The nephew had lived most of his life in exile but when the French once again overthrew another regime and decided to become a secular democracy and even give the vote to all men (as opposed to those with property), he returned to France and stood for office. Nice man that he was, he stood for office as just another citizen. And so everyone voted for him. I mean c'mon, his last name was Bonaparte.

So anyway, Bonaparte the Younger becomes the French president and all was nice and dandy but in a couple of years he concludes this democracy business is not as fun as he thought. He remembered stories his Uncle Napoleon had told him: The court, the courtiers, the respect. Being a president was great, don't get him wrong. It was definitely better than sitting around in exile, twirling your thumb, and making statements no one listened to but still, after all these years of suffering, didn't he, the nephew of the great Napoleon deserve not to be criticized, not to have to run for office every couple of years? "Oh when will the agony end?" He thought to himself.

So one night, with the help of his loyal royalist he arrested all his critics, had a coup d'etat, and pronounced himself Emperor, per family tradition. And thus began the French Second Empire which lasted a long time. But it didn't have much going for it, and it ended with the tragic defeat of the French at the hands of the Prussians.

You can imagine my horror at hearing this story. Hmmm... I thought. Now that's an interesting little historical anecdote. Suddenly there was a knock on the windowsill of the class. "Oh no," I thought to myself, "Not again!" This kept happening since I had arrived here. Every time I had a non-monarchist thought, a man would appear out of nowhere. And now here he was again: He asked me to step outside. When I got there, he grabbed me by the shoulders (as I fully expected by now) and yelled at the top of his lungs: "WHAT THE HELL ARE YOU DOING? A BRIGHT HARVARD EDUCATED PERSON SHOULD BE MORE SOPHISTICATED THAN THAT." Then he walked away and melted into the crowd leaving me pondering the incredible force of his rhetoric.

I looked around, tried to figure out what all these other Harvard people were doing that I somehow was missing out on: did they all have crowns on their heads? Did they wear purple gowns? Did they bow down regularly to those better than them? Did they think life was divided into monarchy and theocracy and nothing else? Oh, I know, those earphones in their ears: Are they listening to a 24-hour radio station that teaches them in the end what sophisticated thinking is? Sadly, I realized, after having paid my tuitition, I was penniless, incapable of purchasing the Los Angeles-made head gear that seems to be a sign of sophistication these days.

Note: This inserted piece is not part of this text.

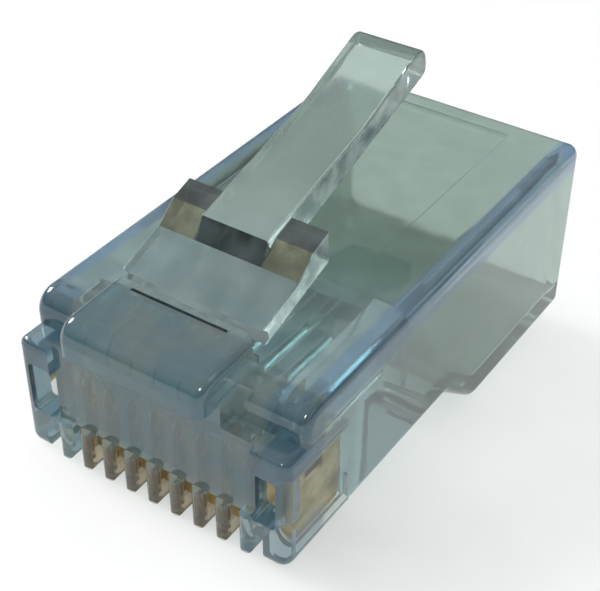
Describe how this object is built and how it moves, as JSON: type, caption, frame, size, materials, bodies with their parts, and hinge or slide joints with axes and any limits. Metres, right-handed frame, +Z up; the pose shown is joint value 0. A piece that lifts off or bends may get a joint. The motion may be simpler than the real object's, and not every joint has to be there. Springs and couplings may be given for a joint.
{
  "type": "rj45 modular plug",
  "caption": "Clear plastic rj45 modular plug with a flexible latch lever, gold-plated blade contacts and an open cable entry.",
  "frame": {"origin": "bottom centre of the whole plug's box, level with the underside of the rear section", "axes": "+Y from the contacts' end to the cable entry, +Z up to the latch's side, +X across"},
  "size_m": [0.0116, 0.0222, 0.0138],
  "materials": {
    "clear_plastic": "clear polycarbonate, polished mould",
    "gold": "thin gold plating over phosphor bronze"
  },
  "bodies": {
    "housing": {"housing": "clear_plastic"},
    "latch": {"latch": "clear_plastic"},
    "strain_relief": {"strain_relief": "clear_plastic"},
    "contact_1": {"contact_1": "gold"},
    "contact_2": {"contact_2": "gold"},
    "contact_3": {"contact_3": "gold"},
    "contact_4": {"contact_4": "gold"},
    "contact_5": {"contact_5": "gold"},
    "contact_6": {"contact_6": "gold"},
    "contact_7": {"contact_7": "gold"},
    "contact_8": {"contact_8": "gold"}
  },
  "joints": [
    {"name": "latch_hinge", "type": "hinge", "parent": "housing", "child": "latch", "pos_m": [0, -0.00777, 0.00897], "axis": [-1, 0, 0], "range_deg": [0, 19], "stiffness_Nm_per_rad": 0.05},
    {"name": "strain_relief_hinge", "type": "hinge", "parent": "housing", "child": "strain_relief", "pos_m": [0, 0.00056, 0.00248], "axis": [1, 0, 0], "range_deg": [0, 18]},
    {"name": "contact_1_crimp", "type": "slide", "parent": "housing", "child": "contact_1", "axis": [0, 0, 1], "range_m": [0, 0.00055]},
    {"name": "contact_2_crimp", "type": "slide", "parent": "housing", "child": "contact_2", "axis": [0, 0, 1], "range_m": [0, 0.00055]},
    {"name": "contact_3_crimp", "type": "slide", "parent": "housing", "child": "contact_3", "axis": [0, 0, 1], "range_m": [0, 0.00055]},
    {"name": "contact_4_crimp", "type": "slide", "parent": "housing", "child": "contact_4", "axis": [0, 0, 1], "range_m": [0, 0.00055]},
    {"name": "contact_5_crimp", "type": "slide", "parent": "housing", "child": "contact_5", "axis": [0, 0, 1], "range_m": [0, 0.00055]},
    {"name": "contact_6_crimp", "type": "slide", "parent": "housing", "child": "contact_6", "axis": [0, 0, 1], "range_m": [0, 0.00055]},
    {"name": "contact_7_crimp", "type": "slide", "parent": "housing", "child": "contact_7", "axis": [0, 0, 1], "range_m": [0, 0.00055]},
    {"name": "contact_8_crimp", "type": "slide", "parent": "housing", "child": "contact_8", "axis": [0, 0, 1], "range_m": [0, 0.00055]}
  ],
  "couplings": [
    {"joint": "contact_2_crimp", "follows": "contact_1_crimp", "ratio": 1},
    {"joint": "contact_3_crimp", "follows": "contact_1_crimp", "ratio": 1},
    {"joint": "contact_4_crimp", "follows": "contact_1_crimp", "ratio": 1},
    {"joint": "contact_5_crimp", "follows": "contact_1_crimp", "ratio": 1},
    {"joint": "contact_6_crimp", "follows": "contact_1_crimp", "ratio": 1},
    {"joint": "contact_7_crimp", "follows": "contact_1_crimp", "ratio": 1},
    {"joint": "contact_8_crimp", "follows": "contact_1_crimp", "ratio": 1}
  ]
}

Being a pseudo-intellectual takes its toll, and I became tired and sleepy very soon. As soon as I closed my tear-stained eyes (stained by my inability to even grasp what exactly does it mean to think the Harvard way and why did that man keep yelling at me every time I began thinking of Emperor Louis Napoleon Bonaparte), I had a dream again. I was in a stadium full of cheering people. In the middle of the field stood the pilot of my initial dream except this time he was wearing a cowboy suit and playing a strange game of football. Instead of a ball, there was a peacock in the middle of the field who would, understandably, run away every time the cowboy pilot ran towards him.

After another such futile attempt, he suddenly got up, the crowd went silent, and he yelled at me at the top of his lungs: "I SAID GO TO HOWARD UNIVERSITY! NOT HARVARD! SEE WHAT YOU'VE DONE NOW?"

So here I am, without any monarchist views befitting my Harvard education and dreams full of a peacock thrown around in a football field and a man waiting to become a president-king. I shouldve gone to Howard instead.